Even native Texans find the summer heat unbearable, although what separates them from the rest is their willingness to be outdoors anyway. Me? Not so much. No matter how slow I walk, or how early I get up in the morning, Texas is just too hot to a girl who can easily conjure up memories of Wisconsin summers - a magical place where when the sun goes down, so does the heat. A place that doesn't feel like you are constantly standing behind the exhaust pipe of a bus.

That's not to say that I haven't made progress. With one summer already under my belt, I've made crazy remarks like, "Ninety degree days aren't that uncomfortable in the shade" or "Screw it, let's just go outside anyway." Of course, it's only June. I have barely begun the fight.

Texas summers are just reverse winters, anyway - the majority of time you're indoors, and you keep an eye on the news for weather warnings, only this time it's the heat, not snow, that's the culprit. On the bright side, you don't have to shovel the sun. Still, summer is the pits here. But in an attempt to be positive, I plan to occasionally share with you all of the things that keep Texas summers from turning completely into Dante's Inferno.

Starting with Sun Tea. Oh, how I love iced tea. When I manage to greet the great outdoors, it's usually with a glass of iced tea in hand (not to mention SPF 50 and a floppy hat). I love seeing jars of sun tea brewing on folk's front porches around the neighborhood. Iced tea is even a big business around here, although I draw the line at sweet tea which is a great example of how too much of a good thing is just gross.
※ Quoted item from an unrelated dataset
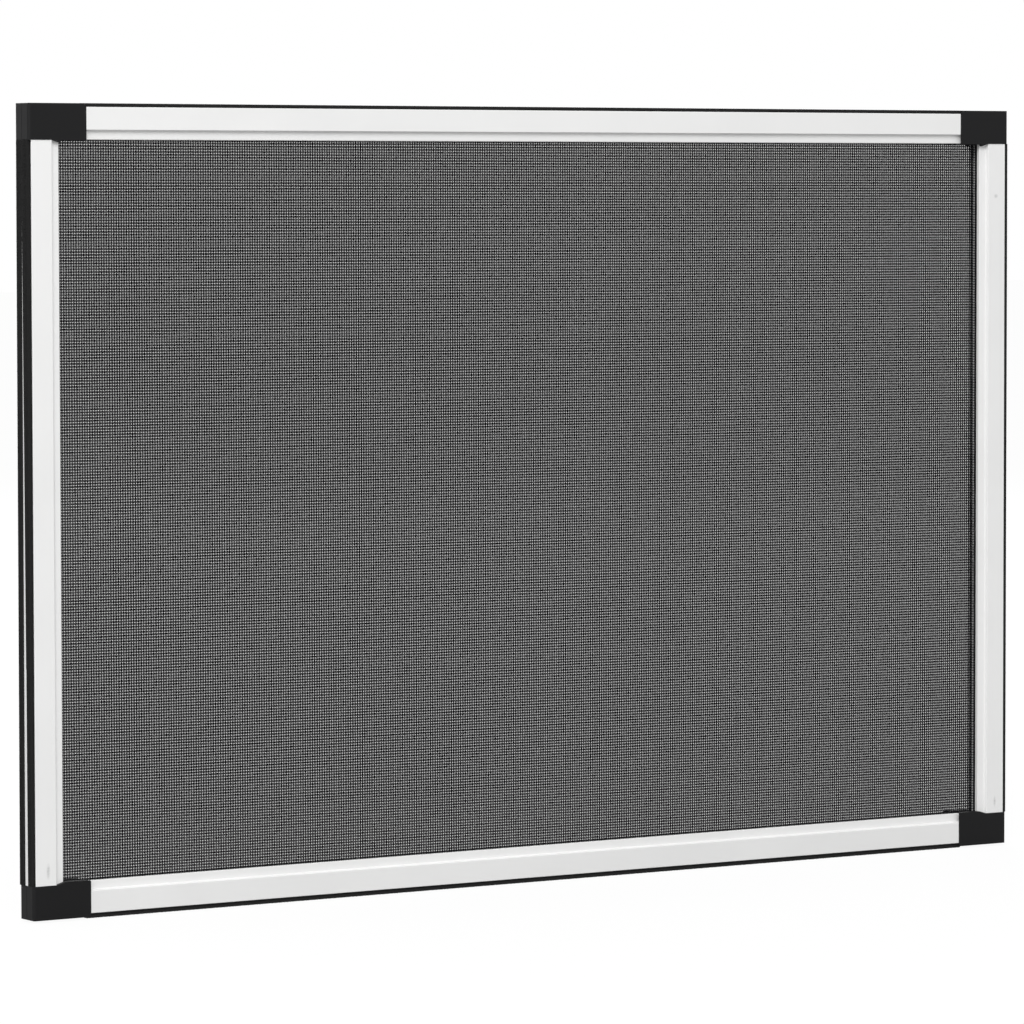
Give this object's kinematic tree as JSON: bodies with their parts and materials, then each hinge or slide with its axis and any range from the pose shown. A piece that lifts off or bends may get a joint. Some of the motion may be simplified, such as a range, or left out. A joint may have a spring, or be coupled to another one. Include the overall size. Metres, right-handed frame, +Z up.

When my outdoor plant died due to heat exposure and owner negligence, my sun tea jar took its place. It's better use of the space, anyway. A few weeks back, I read an article about the bacterial problems with sun tea. I brought this up to a colleague who responded, "If there was any true danger from making sun tea, 80% of the South would be dead by now." I cringed at his response. Wait, I live in the South?!

Oh, well. No matter where I live, iced tea = summertime. I guess it will just depend on my future locations as to whether I actually enjoy the summertime or not. But that's beside the point.

Tuesday, June 22, 2010

Not under control.

Years ago, a professor glanced at me behind a stack of papers and said, "You know, you can't control the universe, Laura." This, my friends, is an infuriating thing to say to a control freak. Sometimes, a person just doesn't want to hear the truth. And that person is me.

I spent almost a week in the hospital this month. I shuffled around in half-open hospital gowns, stress ate tiny cups of ice cream, and waited. Waited to see doctors, waited in freezing cold ER rooms, waited for my pain meds to kick in. Say it with me: no control.

Let me just point out that the joy behind today's entry was not found through me relinquishing all control or surrendering to the universe. I still have no idea how to even attempt that. Instead, joy came from an awesome realization that when you do lose control, there can be people around to cushion the blow. They can spend all day with you in the ER and claim they wouldn't have gotten as far on their class reading if they hadn't. They can pick up cups of iced coffee because they know you're addicted, and they can harass the nurse until she finally tells them when the doctor is expected to come. They take vacation days just to sit by you while you blubber like an idiot because you don't want to have that spinal tap.

When you don't have control of the big stuff, this is the stuff that gets you through it... and headed towards your next joyful entry.